Data:
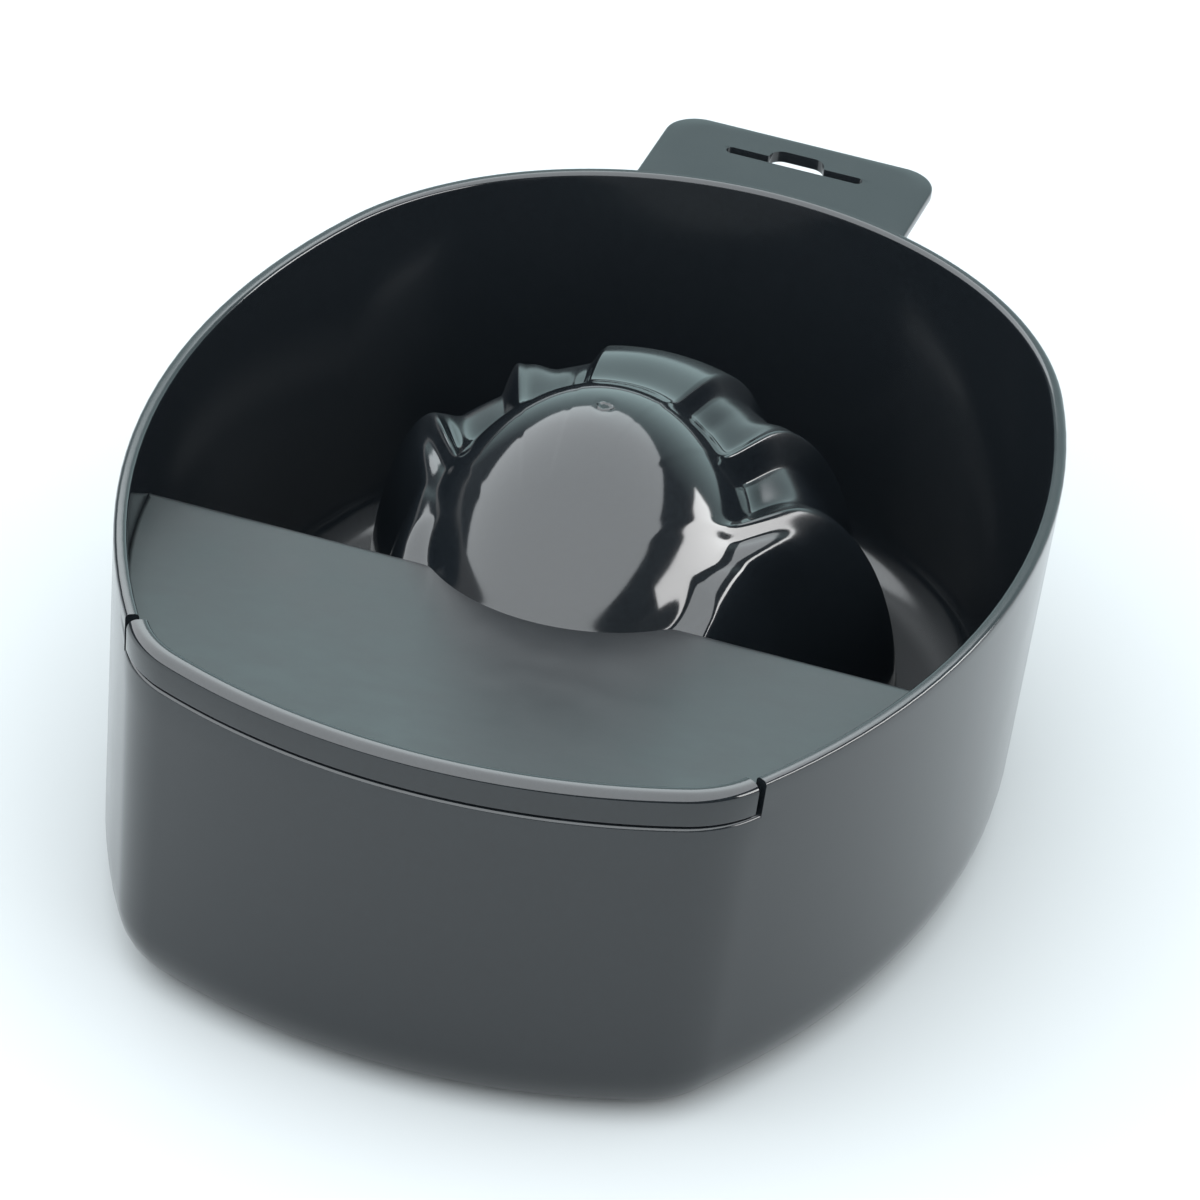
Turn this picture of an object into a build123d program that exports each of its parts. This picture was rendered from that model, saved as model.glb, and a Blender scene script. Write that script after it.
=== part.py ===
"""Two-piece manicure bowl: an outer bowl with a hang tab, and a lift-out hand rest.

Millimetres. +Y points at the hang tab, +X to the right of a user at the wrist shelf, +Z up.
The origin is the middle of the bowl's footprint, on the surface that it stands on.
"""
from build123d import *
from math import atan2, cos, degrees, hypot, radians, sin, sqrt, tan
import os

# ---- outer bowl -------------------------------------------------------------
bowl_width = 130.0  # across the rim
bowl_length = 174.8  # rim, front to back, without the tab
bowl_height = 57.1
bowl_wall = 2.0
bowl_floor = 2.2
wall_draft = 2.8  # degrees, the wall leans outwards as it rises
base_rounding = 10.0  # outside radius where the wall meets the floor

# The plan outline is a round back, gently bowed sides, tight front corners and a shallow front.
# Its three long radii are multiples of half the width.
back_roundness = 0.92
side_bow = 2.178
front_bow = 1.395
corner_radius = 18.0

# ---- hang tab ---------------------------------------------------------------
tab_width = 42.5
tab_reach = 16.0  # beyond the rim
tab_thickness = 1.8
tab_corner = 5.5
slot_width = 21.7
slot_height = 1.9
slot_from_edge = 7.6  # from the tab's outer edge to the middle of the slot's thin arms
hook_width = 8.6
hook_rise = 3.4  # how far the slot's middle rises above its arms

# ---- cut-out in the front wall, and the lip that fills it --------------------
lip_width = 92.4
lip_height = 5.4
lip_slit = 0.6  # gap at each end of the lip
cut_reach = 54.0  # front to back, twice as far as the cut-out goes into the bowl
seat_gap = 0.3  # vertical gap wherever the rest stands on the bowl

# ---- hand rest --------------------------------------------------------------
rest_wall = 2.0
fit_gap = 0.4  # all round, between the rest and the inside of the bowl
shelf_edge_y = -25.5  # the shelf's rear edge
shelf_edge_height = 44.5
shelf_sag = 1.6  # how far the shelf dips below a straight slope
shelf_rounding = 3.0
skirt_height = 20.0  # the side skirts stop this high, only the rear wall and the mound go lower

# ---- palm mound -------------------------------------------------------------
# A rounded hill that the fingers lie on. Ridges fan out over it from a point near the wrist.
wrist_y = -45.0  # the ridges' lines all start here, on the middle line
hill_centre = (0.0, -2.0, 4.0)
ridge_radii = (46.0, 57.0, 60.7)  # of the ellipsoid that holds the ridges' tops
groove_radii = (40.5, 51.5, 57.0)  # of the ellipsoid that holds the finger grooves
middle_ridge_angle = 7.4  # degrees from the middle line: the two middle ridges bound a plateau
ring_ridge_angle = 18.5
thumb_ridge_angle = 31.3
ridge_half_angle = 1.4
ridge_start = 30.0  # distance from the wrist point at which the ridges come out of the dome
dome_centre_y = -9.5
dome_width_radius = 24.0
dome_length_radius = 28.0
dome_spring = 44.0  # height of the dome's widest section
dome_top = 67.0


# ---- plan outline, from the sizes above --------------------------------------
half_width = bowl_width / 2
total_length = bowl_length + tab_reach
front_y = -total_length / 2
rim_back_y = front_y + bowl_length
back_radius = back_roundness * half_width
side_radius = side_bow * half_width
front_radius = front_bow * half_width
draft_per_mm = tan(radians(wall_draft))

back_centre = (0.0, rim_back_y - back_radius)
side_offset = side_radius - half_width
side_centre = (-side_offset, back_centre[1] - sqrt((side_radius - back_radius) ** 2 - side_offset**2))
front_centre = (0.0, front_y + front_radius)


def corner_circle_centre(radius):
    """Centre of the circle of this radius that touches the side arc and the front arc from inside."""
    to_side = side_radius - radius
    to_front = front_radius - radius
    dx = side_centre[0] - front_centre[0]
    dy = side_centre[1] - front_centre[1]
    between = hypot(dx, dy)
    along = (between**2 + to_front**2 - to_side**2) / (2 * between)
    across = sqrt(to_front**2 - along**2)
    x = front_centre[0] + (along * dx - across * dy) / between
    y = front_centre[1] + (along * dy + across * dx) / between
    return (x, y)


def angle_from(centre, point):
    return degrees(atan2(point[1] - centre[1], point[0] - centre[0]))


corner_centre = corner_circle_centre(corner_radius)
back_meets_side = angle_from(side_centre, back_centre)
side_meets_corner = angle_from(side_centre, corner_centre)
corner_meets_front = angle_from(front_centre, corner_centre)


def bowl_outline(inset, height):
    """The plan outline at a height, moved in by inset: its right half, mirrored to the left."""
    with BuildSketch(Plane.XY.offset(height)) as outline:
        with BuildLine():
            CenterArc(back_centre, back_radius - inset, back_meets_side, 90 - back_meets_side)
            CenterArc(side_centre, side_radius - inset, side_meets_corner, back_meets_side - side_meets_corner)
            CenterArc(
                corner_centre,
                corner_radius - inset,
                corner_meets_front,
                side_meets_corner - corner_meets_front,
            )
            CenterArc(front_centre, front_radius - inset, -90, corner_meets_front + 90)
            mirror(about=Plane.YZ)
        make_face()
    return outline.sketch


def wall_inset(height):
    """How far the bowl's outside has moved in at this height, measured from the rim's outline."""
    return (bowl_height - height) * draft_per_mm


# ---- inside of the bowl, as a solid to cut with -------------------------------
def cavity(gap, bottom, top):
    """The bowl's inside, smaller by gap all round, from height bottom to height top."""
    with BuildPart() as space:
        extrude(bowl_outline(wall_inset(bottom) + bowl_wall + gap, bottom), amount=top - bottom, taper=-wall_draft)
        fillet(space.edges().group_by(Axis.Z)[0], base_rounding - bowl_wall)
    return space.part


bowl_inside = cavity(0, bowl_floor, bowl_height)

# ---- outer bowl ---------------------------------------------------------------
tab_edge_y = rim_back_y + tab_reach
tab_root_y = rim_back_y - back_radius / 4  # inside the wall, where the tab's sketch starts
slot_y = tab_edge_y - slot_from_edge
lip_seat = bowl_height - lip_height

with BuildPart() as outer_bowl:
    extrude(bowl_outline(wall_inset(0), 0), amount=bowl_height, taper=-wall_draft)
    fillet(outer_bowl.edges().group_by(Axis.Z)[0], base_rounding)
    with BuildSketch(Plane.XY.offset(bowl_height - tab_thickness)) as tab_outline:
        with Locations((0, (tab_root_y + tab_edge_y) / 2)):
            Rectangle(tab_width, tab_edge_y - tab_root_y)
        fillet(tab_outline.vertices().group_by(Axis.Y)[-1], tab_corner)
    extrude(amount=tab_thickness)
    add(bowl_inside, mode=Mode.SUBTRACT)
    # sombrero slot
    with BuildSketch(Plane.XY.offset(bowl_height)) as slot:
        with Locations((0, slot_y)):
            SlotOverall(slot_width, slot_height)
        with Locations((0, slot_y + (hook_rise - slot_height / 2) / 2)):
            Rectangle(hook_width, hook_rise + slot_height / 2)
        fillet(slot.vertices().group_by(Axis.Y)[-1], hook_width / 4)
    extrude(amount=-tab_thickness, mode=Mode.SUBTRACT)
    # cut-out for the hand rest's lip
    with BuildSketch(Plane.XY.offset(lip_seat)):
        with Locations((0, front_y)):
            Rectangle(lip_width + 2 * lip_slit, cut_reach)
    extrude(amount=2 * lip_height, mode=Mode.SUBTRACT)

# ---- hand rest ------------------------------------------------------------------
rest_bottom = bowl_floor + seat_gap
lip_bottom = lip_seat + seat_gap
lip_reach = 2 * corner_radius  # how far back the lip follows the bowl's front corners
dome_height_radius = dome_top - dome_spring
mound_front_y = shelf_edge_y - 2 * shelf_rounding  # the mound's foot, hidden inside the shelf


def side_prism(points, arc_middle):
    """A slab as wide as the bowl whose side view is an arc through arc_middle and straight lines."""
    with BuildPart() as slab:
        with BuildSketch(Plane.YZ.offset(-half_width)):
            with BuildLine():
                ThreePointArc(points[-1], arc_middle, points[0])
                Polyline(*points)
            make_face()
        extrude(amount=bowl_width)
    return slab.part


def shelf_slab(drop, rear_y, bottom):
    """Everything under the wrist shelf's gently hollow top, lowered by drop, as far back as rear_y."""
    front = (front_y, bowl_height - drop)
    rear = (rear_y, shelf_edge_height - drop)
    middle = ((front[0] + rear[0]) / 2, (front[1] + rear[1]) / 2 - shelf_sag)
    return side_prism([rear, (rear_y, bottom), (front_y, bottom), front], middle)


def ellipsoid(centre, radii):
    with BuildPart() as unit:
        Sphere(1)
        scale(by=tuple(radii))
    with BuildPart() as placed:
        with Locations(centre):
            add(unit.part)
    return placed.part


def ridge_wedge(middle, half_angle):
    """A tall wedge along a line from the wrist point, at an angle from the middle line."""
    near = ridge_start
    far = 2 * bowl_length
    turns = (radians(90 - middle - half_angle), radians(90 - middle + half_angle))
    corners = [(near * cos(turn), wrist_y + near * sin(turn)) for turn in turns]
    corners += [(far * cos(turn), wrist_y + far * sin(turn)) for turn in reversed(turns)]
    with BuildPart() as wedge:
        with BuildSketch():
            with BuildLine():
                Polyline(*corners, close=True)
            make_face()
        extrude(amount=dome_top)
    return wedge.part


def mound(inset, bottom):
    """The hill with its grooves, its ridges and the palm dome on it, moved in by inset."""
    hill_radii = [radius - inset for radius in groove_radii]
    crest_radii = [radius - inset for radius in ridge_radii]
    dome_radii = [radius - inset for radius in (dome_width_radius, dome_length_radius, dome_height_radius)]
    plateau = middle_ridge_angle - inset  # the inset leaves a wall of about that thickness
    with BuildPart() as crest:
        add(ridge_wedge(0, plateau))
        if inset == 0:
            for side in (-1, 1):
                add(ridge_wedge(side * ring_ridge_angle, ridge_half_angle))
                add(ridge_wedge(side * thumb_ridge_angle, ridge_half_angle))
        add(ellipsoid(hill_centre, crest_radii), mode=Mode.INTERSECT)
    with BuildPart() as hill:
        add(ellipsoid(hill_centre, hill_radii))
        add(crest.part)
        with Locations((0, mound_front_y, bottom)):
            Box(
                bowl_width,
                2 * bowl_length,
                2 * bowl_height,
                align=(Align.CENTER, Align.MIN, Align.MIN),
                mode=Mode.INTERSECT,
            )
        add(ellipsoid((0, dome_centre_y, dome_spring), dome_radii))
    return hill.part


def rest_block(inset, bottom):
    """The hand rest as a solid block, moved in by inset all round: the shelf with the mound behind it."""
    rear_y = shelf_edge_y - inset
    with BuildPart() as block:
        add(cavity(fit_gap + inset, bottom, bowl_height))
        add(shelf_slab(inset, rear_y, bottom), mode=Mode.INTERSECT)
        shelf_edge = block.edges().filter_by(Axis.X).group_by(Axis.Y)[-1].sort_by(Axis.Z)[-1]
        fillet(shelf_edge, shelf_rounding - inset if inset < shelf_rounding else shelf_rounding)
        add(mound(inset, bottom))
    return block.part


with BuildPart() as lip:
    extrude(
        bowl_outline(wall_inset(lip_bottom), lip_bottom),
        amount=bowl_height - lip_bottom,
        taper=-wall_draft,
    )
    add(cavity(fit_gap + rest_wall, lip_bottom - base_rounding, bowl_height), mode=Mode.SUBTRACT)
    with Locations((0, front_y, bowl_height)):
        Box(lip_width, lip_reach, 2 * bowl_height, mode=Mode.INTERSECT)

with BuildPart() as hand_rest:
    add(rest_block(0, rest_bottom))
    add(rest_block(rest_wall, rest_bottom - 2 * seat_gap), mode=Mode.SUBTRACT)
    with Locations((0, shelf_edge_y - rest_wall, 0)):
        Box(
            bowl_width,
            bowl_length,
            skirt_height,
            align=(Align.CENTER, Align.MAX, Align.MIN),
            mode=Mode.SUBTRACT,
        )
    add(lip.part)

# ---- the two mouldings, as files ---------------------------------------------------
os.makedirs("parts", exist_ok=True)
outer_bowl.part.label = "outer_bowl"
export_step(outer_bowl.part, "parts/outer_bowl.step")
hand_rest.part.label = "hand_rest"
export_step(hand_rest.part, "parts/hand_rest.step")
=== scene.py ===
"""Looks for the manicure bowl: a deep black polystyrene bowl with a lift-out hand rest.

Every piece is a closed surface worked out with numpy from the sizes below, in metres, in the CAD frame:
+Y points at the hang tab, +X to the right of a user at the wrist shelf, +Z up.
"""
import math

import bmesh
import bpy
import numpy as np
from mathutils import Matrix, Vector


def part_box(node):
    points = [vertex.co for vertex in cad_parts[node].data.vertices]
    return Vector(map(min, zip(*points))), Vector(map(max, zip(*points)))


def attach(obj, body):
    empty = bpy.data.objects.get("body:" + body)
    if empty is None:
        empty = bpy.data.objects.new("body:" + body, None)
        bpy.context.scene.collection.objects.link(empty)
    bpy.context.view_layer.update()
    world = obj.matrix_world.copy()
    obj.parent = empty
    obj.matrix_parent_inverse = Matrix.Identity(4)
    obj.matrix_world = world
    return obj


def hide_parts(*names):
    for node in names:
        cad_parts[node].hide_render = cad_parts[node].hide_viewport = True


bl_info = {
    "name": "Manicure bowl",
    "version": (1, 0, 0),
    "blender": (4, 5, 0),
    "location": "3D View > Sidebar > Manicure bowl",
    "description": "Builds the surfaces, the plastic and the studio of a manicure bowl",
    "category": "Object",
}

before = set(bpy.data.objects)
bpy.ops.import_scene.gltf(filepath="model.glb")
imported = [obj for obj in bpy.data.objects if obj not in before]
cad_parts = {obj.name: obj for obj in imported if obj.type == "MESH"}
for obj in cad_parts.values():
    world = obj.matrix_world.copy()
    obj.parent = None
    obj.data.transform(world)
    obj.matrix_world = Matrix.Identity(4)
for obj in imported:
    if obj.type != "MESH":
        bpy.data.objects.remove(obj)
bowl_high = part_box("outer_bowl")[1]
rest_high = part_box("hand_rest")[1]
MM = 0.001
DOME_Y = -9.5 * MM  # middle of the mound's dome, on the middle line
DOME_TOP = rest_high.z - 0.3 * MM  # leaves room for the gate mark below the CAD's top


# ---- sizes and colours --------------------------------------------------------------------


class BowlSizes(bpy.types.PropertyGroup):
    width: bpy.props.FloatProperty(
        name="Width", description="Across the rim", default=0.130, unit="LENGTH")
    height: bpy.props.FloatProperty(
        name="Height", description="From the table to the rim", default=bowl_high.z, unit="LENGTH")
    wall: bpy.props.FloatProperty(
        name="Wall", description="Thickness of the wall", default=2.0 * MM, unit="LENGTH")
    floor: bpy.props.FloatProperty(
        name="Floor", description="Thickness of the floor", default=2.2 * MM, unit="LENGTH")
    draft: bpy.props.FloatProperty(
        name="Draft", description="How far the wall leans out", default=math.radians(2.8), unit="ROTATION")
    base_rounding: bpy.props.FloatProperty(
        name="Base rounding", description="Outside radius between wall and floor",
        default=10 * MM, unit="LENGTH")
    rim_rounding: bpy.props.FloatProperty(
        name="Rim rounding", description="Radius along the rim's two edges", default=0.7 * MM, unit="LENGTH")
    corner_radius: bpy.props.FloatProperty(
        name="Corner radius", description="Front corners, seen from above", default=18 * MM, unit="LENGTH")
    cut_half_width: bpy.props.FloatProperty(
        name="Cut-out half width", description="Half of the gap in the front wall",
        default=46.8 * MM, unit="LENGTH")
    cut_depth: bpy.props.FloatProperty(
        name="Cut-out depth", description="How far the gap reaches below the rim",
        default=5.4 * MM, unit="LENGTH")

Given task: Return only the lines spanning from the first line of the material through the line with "and a lift-out hand rest.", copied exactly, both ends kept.

Exercise result:
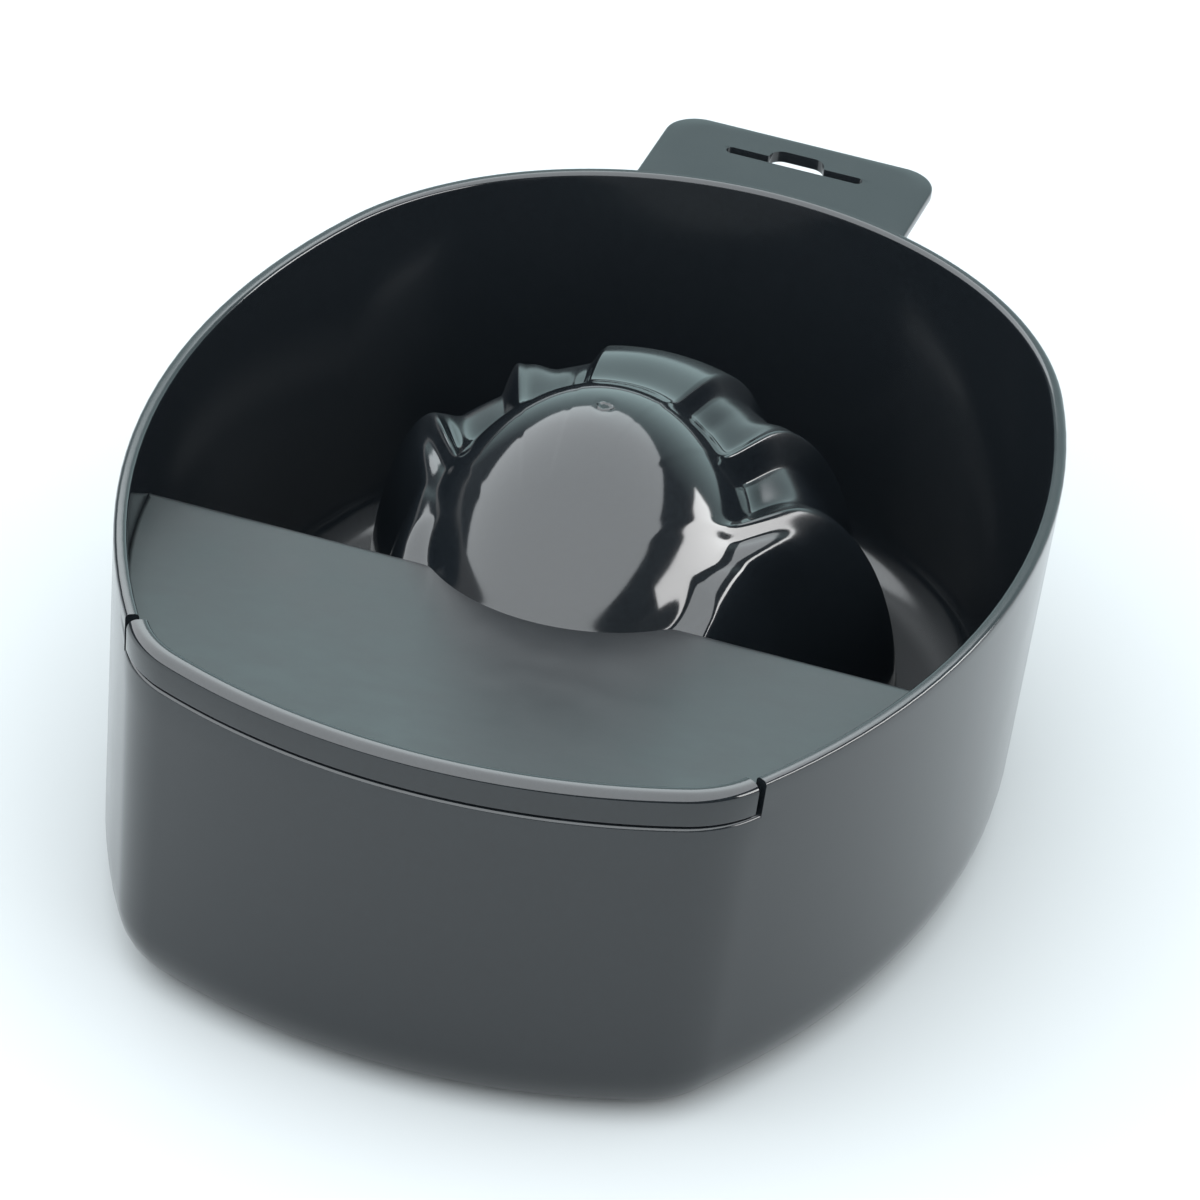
Turn this picture of an object into a build123d program that exports each of its parts. This picture was rendered from that model, saved as model.glb, and a Blender scene script. Write that script after it.
=== part.py ===
"""Two-piece manicure bowl: an outer bowl with a hang tab, and a lift-out hand rest.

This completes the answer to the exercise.